So this week I had initially planned to talk about the prom for adult nerds that I helped throw. It was going to be me waxing poetic about belonging and having a safe space, letting people reclaim milestones, etc. It would have been great. However, this week also marked the beginning of the Jewish High Holidays. Rosh Hashanah began Wednesday night, and so I went to synagogue, and I want to talk about that.
My friend Ellen, born and raised in Brooklyn, and her family have always been ones to fling their doors open during Jewish holidays and take in all the orphans. I’ve spent two Passovers and a Purim with them since moving to the city. But this was the first High Holiday I spent Chez Shadburns — the first time I’ve had a real job and the holidays didn’t coincide with my vacation, but I also didn’t have vacation days to go down to Philly to see my surrogate family there.
Ellen and her family belong to a reform synagogue in Park Slope. It’s open and welcoming and was filled to the brim on Wednesday night. They rent out a church to allow for the larger crowd each year, and the doors to the social hall are opened wide to create even more space. It feels like you could just walk in, and in fact, you could. The High Holiday services there are not ticketed, unlike many synagogues, and never have been. The rabbi wants to keep it that way as long as possible. It’s a wonderful place, not afraid of alienating people by tackling complicated issues. For example, this year, they invited the congregation’s members of color to re-dress the torahs in their white High Holiday covers, and to talk about whiteness and what it means and why we need to talk about these issues in relation to Judaism and privilege in our current climate. They reminded us that to be Jewish means to listen and to love justice and to rise up if necessary.
I’ve talked some about my Jewishness here on the blog: my love for Passover, my struggle to find my version of Judaism in college, my yearning to be “Jewish enough.” In general, I am pretty confident in my faith, but it has become a bit of a routine in the last couple of years. I observe the holidays because that’s what I am supposed to do. I sing and say words I memorized a long time ago without taking the time to think about what they mean. I haven’t really thought all that critically about Judaism (outside of a few posts here on this blog) since my confirmation class back in high school, when my rabbi reminded us that our Judaism was about us and what we choose. I am a Chosen person, because I chose to live that way — to be observant, to reflect.
Sitting in crowded, hot, but homey sanctuary on Wednesday night, I was reminded of this lesson. The sermon was about doubt, how doubt is an act of faith. The rabbi brought her wife, an agnostic, to the bima to talk about doubt and how doubt led them in two different directions, how we cannot have faith unless we have doubted.

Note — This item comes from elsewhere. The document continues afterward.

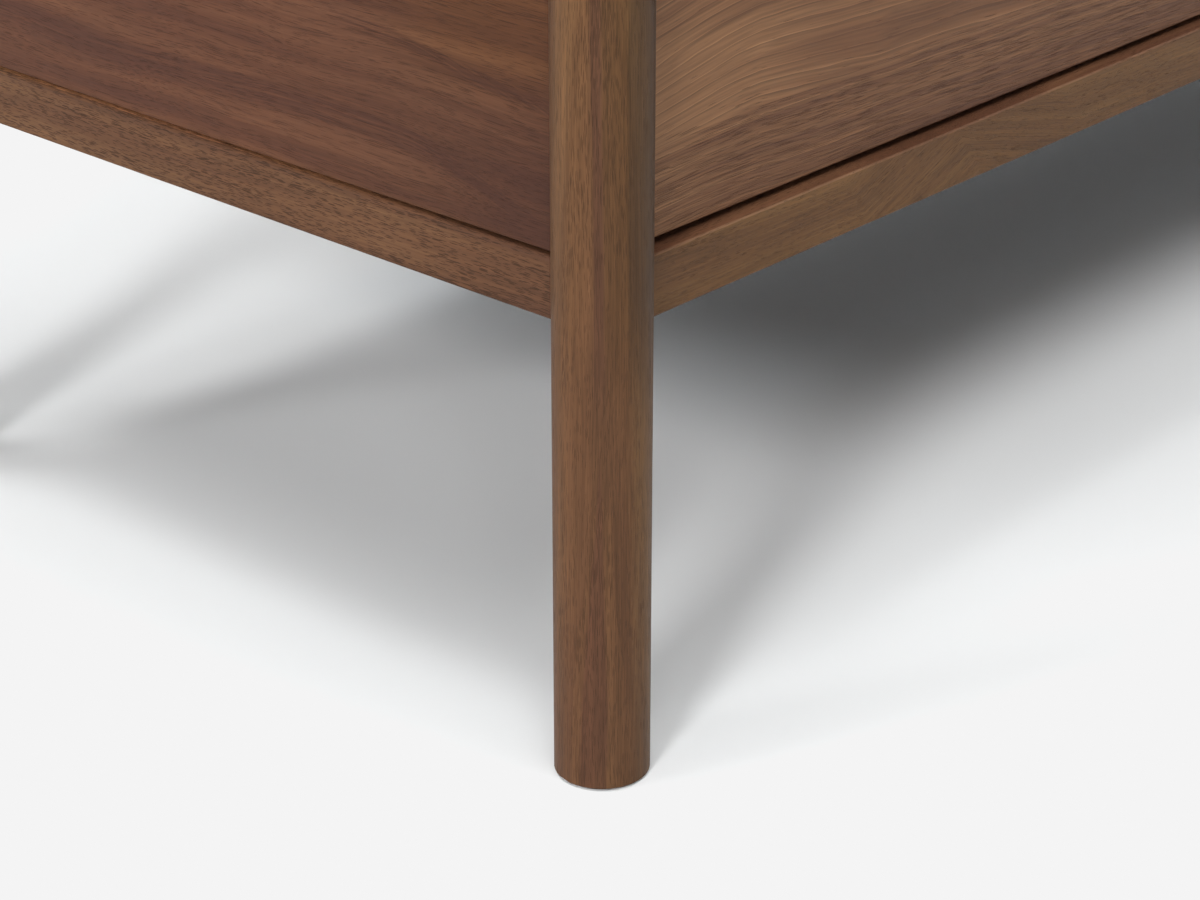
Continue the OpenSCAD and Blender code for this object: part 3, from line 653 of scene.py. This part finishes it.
def boxed(node, seed):
    """Dresses four dovetailed boards: the sides and their tails along Y, the others along X."""
    f = Finish(node)
    axes = f.place()
    low, high = (corner * 1000 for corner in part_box(node))
    x, y, z = axes
    middle = (low + high) / 2
    beside = ((x - middle.x).size() - ((high.x - low.x) / 2 - BOARD)).rise(-0.05, 0.05)
    out = ((y - middle.y).size() - ((high.y - low.y) / 2 - BOARD)).most(0.0)
    pitch = (high.z - low.z) / TAILS
    off = (((z - low.z) / pitch).fraction() - 0.5).size() * pitch
    reach = out * TAIL_SLOPE + pitch * TAIL_ROOT - off
    side = beside * (1 - out.rise(0.0, 0.05) * reach.rise(0.05, -0.05))
    glue = reach.size().rise(0.3, 0.1) * beside * out.rise(0.0, 0.05)
    choices = dict(colours=MAPLE, ring=4.5, wander=4.0, line=0.09, pore=(3.5, 0.25, 0.32, 0.3),
                   bands=(5.0, 300.0), fibre=(0.22, 18.0, 0.35), streak=0.08)
    one, _, one_fine = figure(f, axes, grain="X", heart=(middle.y + 30, low.z - 60),
                              seed=seed, **choices)
    two, _, two_fine = figure(f, axes, grain="Y", heart=(middle.x + 20, low.z - 45),
                              seed=seed + 0.5, **choices)
    fine = one_fine * (1 - side) + two_fine * side
    one = f.shade(one, 1 - f.facing("X") * END_GRAIN)
    two = f.shade(two, 1 - f.facing("Y") * END_GRAIN)
    f.set(Base_Color=f.shade(f.mix(side, one, two), 1 - glue * 0.45),
          Roughness=0.44 + (fine - 0.5) * 0.12, Specular_IOR_Level=0.2)
    f.bump(fine * 0.4, 0.04)
    dress([node], f)


for number, drawer in enumerate(DRAWERS):
    boxed(drawer + "_box", 71 + number)
board("frame_dowels", grain="X", heart=(0, 200), colours=MAPLE, seed=78)
print("boxes dressed:", len(DRAWERS))

# %% [markdown]
# Steel and nylon
#
# The slides are rolled from zinc-plated strip: a bluish grey metal with faint lines along the
# way it was rolled and a mottle from the plating bath. The screws are turned and have no such
# lines, only a fine grain, and are a little darker. The glides under the feet are off-white
# nylon with the fine orange-peel of a mould.

# %% Metal and plastic finishes
def rolled_steel(name, tint, gloss, lines):
    """Plated steel of a colour and roughness. lines: how far a rolling line runs along x, y and
    z, in millimetres."""
    f = Finish(name)
    x, y, z = f.place()
    drawn = f.noise(x / lines[0], y / lines[1], z / lines[2], 2.0)
    cloud = f.noise(x / 7, y / 11, z / 7, 3.0)
    value = 0.9 + (drawn - 0.5) * 0.25 + (cloud - 0.5) * 0.2
    f.set(Base_Color=f.shade(tint, value), Metallic=1.0,
          Roughness=gloss + (drawn - 0.5) * 0.2 + (cloud - 0.5) * 0.12)
    f.bump(drawn, 0.01)
    return f


plated = rolled_steel("plated_steel", (0.50, 0.52, 0.55), 0.36, (0.4, 60.0, 0.4))
turned_steel = rolled_steel("turned_steel", (0.42, 0.42, 0.42), 0.3, (0.5, 0.5, 0.5))
dress([drawer + part for drawer in DRAWERS for part in ("_fittings", "_middle_slide_members")],
      plated)
dress(["case_slide_members"], plated)
dress(["case_screws"], turned_steel)


def moulded(name, colour, gloss):
    """Moulded plastic of a colour and roughness, with the fine orange-peel of its mould."""
    f = Finish(name)
    x, y, z = f.place()
    peel = f.noise(x / 0.5, y / 0.5, z / 0.5, 1.0)
    flow = f.noise(x / 9, y / 9, z / 9, 2.0)
    f.set(Base_Color=f.shade(colour, 0.94 + (flow - 0.5) * 0.12 + (peel - 0.5) * 0.05),
          Roughness=gloss + (peel - 0.5) * 0.1)
    f.bump(peel, 0.03)
    return f


dress(["leg_glides"], moulded("nylon", (0.62, 0.60, 0.55), 0.5))
black_plastic = moulded("lever_plastic", (0.02, 0.02, 0.022), 0.45)
print("metal and plastic dressed")

# %% [markdown]
# Modelling helpers
#
# Pieces are made as by hand: everything is deselected, a primitive is added at its size and
# place, and then it is shaped in edit mode. Faces are picked by a question about the way that
# they face, because there is no mouse to click with.

# %% Helpers for modelling
def start(kind, **settings):
    """Adds a primitive with nothing else selected, and returns it."""
    bpy.ops.object.select_all(action="DESELECT")
    getattr(bpy.ops.mesh, f"primitive_{kind}_add")(**settings)
    return bpy.context.object


def pick(piece, wanted):
    """Selects, in edit mode, the faces that answer yes."""
    bpy.ops.mesh.select_all(action="DESELECT")
    bpy.ops.mesh.select_mode(type="FACE")
    mesh = bmesh.from_edit_mesh(piece.data)
    for face in mesh.faces:
        face.select_set(wanted(face))
    mesh.select_flush_mode()
    bmesh.update_edit_mesh(piece.data)


def settle(piece):
    """Puts the piece's place into its mesh, so that its object sits at the origin."""
    bpy.ops.object.select_all(action="DESELECT")
    piece.select_set(True)
    bpy.context.view_layer.objects.active = piece
    bpy.ops.object.transform_apply(location=True, rotation=True, scale=True)


def copy_of(piece, name, move, mirror=False):
    """A copy with its own mesh, moved by metres, and first mirrored in x if that is asked."""
    twin = piece.copy()
    twin.data = piece.data.copy()
    twin.name = name
    bpy.context.scene.collection.objects.link(twin)
    if mirror:
        twin.data.transform(Matrix.Scale(-1, 4, (1, 0, 0)))
        twin.data.flip_normals()
    twin.data.transform(Matrix.Translation(move))
    return twin


def round_edges(piece, width, angle=None):
    """Rounds edges by a width in millimetres: all of them, or those sharper than an angle."""
    bevel = piece.modifiers.new("edges", "BEVEL")
    bevel.width, bevel.segments = width / 1000, 2
    bevel.limit_method = "ANGLE" if angle else "NONE"
    if angle:
        bevel.angle_limit = math.radians(angle)
    bpy.context.view_layer.objects.active = piece
    bpy.ops.object.modifier_apply(modifier="edges")


def complete(piece, finish, angle):
    """Gives a piece its finish, and smooths it where faces meet at less than an angle."""
    piece.data.materials.append(finish.material)
    bpy.ops.object.select_all(action="DESELECT")
    piece.select_set(True)
    bpy.ops.object.shade_smooth_by_angle(angle=math.radians(angle))
    size = " x ".join(f"{side * 1000:.1f}" for side in piece.dimensions)
    print("made:", len(piece.data.polygons), "faces,", size, "mm")


# %% [markdown]
# The screw heads of the drawer fronts
#
# Four pan-head screws hold each front to its box, and their heads are the first thing seen in
# an open drawer. A head is a low cylinder with a rounded rim and a cross recess for the
# driver. One is modelled at the origin: its face is inset and raised twice for the crown, two
# tapered blades cut the recess, and the rim is bevelled. The twenty-four in the drawers are
# copies of it.

# %% The screw head
# all in millimetres: the head, its cross, and how far each step of its crown is inset and raised
HEAD_D, HEAD_T, CROSS_L, CROSS_W, CROSS_DEEP, RIM = 8.6, 2.0, 4.4, 1.0, 1.5, 0.3
CROWN = [(1.1, 0.4), (1.2, 0.1)]
head = start("cylinder", vertices=48, radius=HEAD_D / 2000, depth=HEAD_T / 1000,
             location=(0, HEAD_T / 2000, 0), rotation=(math.radians(-90), 0, 0))
settle(head)
bpy.ops.object.mode_set(mode="EDIT")
pick(head, lambda face: face.normal.y > 0.9)
for inset, raised in CROWN:
    bpy.ops.mesh.inset(thickness=inset / 1000)
    bpy.ops.transform.translate(value=(0, raised / 1000, 0))
bpy.ops.object.mode_set(mode="OBJECT")


def blade(turn):
    """One tapered arm of the cross that cuts the recess."""
    tool = start("cube", size=1, location=(0, (HEAD_T + 1 - CROSS_DEEP / 2) / 1000, 0))
    tool.scale = (CROSS_L / 1000, (CROSS_DEEP + 1) / 1000, CROSS_W / 1000)
    settle(tool)
    bpy.ops.object.mode_set(mode="EDIT")
    pick(tool, lambda face: face.normal.y < -0.9)
    bpy.ops.transform.resize(value=(0.55, 1, 0.7))
    bpy.ops.object.mode_set(mode="OBJECT")
    tool.rotation_euler.y = math.radians(turn)
    settle(tool)
    return tool


for turn in (0, 90):
    tool = blade(turn)
    bpy.context.view_layer.objects.active = head
    cut = head.modifiers.new("recess", "BOOLEAN")
    cut.operation, cut.object, cut.solver = "DIFFERENCE", tool, "EXACT"
    bpy.ops.object.modifier_apply(modifier="recess")
    bpy.data.objects.remove(tool)
round_edges(head, RIM, angle=35)
complete(head, turned_steel, angle=30)

# %% Copies of the head in each drawer
SCREW_IN, HEAD_OUT = 60.0, 0.3       # millimetres in from the box's side, and off its board
for drawer in DRAWERS:
    low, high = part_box(drawer + "_box")
    count = 0
    for x in (low.x + SCREW_IN / 1000, high.x - SCREW_IN / 1000):
        for share in (0.25, 0.75):
            count += 1
            y = low.y + (BOARD + HEAD_OUT) / 1000
            screw = copy_of(head, f"{drawer}_front_screw_head_{count}",
                            (x, y, low.z + (high.z - low.z) * share))
            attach(screw, drawer)
bpy.data.objects.remove(head)
print("screw heads:", 4 * len(DRAWERS))

# %% [markdown]
# The release levers
#
# In the middle of each drawer member of a slide sits a small black lever, and pressing both
# lets the drawer come out. It is a flat moulded strip with a waist that bends and a finger
# pad at its front end. A cube is drawn out along the slide in steps, lowered and made thinner
# or taller at each, and its edges are rounded. The lever of the other side is its mirror image.

# %% The lever
# thickness, length and height of the block that it starts from, and its rounded edges, in mm
LEVER_T, LEVER_L, LEVER_H, LEVER_EDGE = 2.4, 8.0, 9.0, 0.5
# each step: along the slide and up, in millimetres, and how much taller the strip gets
STEPS = [(-14, 0.0, 0.55), (-16, -0.6, 0.9), (-8, -1.6, 1.5), (-10, -1.8, 1.1),
         (-4, -0.4, 0.7)]
lever = start("cube", size=1, location=(0, 0, 0))
lever.scale = (LEVER_T / 1000, LEVER_L / 1000, LEVER_H / 1000)
settle(lever)
bpy.ops.object.mode_set(mode="EDIT")
pick(lever, lambda face: face.normal.y < -0.9)
for along, up, taller in STEPS:
    bpy.ops.mesh.extrude_region_move(
        TRANSFORM_OT_translate={"value": (0, along / 1000, up / 1000)})
    bpy.ops.transform.resize(value=(1, 1, taller))
bpy.ops.object.mode_set(mode="OBJECT")
round_edges(lever, LEVER_EDGE)
complete(lever, black_plastic, angle=40)

# %% A lever in each drawer member
# in millimetres: the thickness of a slide's web, the way from the front of its middle member to
# the lever's block, and the way from the middle of the box down to the middle of the slide
WEB, LEVER_BACK, SLIDE_LOW = 1.25, 188.0, 8.0
for drawer in DRAWERS:
    low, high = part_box(drawer + "_box")
    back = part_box(drawer + "_middle_slide_members")[0].y + LEVER_BACK / 1000
    height = (low.z + high.z) / 2 - SLIDE_LOW / 1000
    out = (WEB + LEVER_T / 2) / 1000
    for side, x in (("left", low.x - out), ("right", high.x + out)):
        piece = copy_of(lever, f"{drawer}_{side}_release_lever", (x, back, height),
                        mirror=side == "right")
        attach(piece, drawer)
bpy.data.objects.remove(lever)
print("release levers:", 2 * len(DRAWERS))

# %% [markdown]
# The floor and the backdrop
#
# A studio sweep of pale paper: matt, and as bright as the ground behind it, so that the
# dresser stands in nothing but its own shadow. The paper is a touch cooler than white. Under
# the dresser its shadow is painted cooler, because the lamps' light comes back from the wood
# warm. Behind it all is a wide pale dome that the camera and the gloss of the lacquer see, and
# that throws neither light nor shadow.

# %% Floor and backdrop
PAPER, PAINTED_COOL_SHADE = (0.80, 0.815, 0.822), (1.02, 1.08, 1.13)
SWEEP, DOME = 60, 28                         # metres across the paper, and to the dome
floor = start("plane", size=SWEEP, location=(0, 0, 0))
floor.name = "floor"
paper = Finish("paper")
x, y = paper.place()[:2]
# 1 under the middle of the dresser, where the shadow is deepest and its colour is painted cooler
under = x.size().rise(520.0, 260.0) * y.rise(-110.0, -10.0) * y.rise(280.0, 200.0)
paper.set(Base_Color=paper.tinge(PAPER, under, PAINTED_COOL_SHADE), Roughness=1.0, Specular_IOR_Level=0.0)
floor.data.materials.append(paper.material)
dome = start("uv_sphere", radius=DOME, segments=32, ring_count=16, location=(0, 0, 0))
dome.name = "backdrop"
ground = Finish("backdrop")
ground.set(Base_Color=(0, 0, 0), Specular_IOR_Level=0.0, Emission_Color=(WHITE, WHITE, WHITE),
           Emission_Strength=1.0)
dome.data.materials.append(ground.material)
dome.visible_shadow = dome.visible_diffuse = dome.visible_transmission = False
print("paper", SWEEP, "m across, dome", DOME, "m away")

Doubt is an act of faith, she said. It really got to me, because I had never thought about it in that way before, but it’s true. We cannot believe something, really believe it, not blindly but with eyes wide open, unless we have also questioned its truth, its validity, its meaning. I’ve always known this to be a part of Judaism; it was in my bat mitzvah Torah portion, after all, which was all about Abraham questioning God. But I have never thought about it that deeply, and listening to a fifteen-minute sermon sometimes forces you to think deeply. Sitting there in that pew, I had to really think about Judaism and what it meant. I had doubted its validity, its rightness. I had to doubt that it was the right way for me before I could come to the conclusion that it was. And I remembered that I have to continue to question it as I grow and change, because that is how I reaffirm my faith.
I think this principle applies across life, not just in religion. To have faith in something or in someone, you have to have doubted, at least for a moment. That’s what makes it real. It means something to you personally because you weren’t sure it would work. Maybe you still aren’t. But you choose to believe.
Not long after this sermon, I sat in a meeting at work, where we were discussing what drives us. We did an exercise where we had to whittle our motivations down from fifteen to five words and then share those five words with the group. I wrote down “doubt” and shared the themes of the sermon with my colleagues. It got a lot of nods and agreements. We all work in a non-profit, so we are constantly waylaid by doubt, but we keep doing it because we believe. Doubting makes us analyze and recognize our own beliefs and reaffirm them: This is what we want and who we are. Just like in schul.
I am Jewish because I was given a chance to decide to be Jewish. I may have been born a chosen person, but it has meaning because I chose to believe it was true. I choose how I want to be Jewish. I choose to question, to listen, to believe, to learn, to doubt. And all of these are acts of faith, because I choose them to be.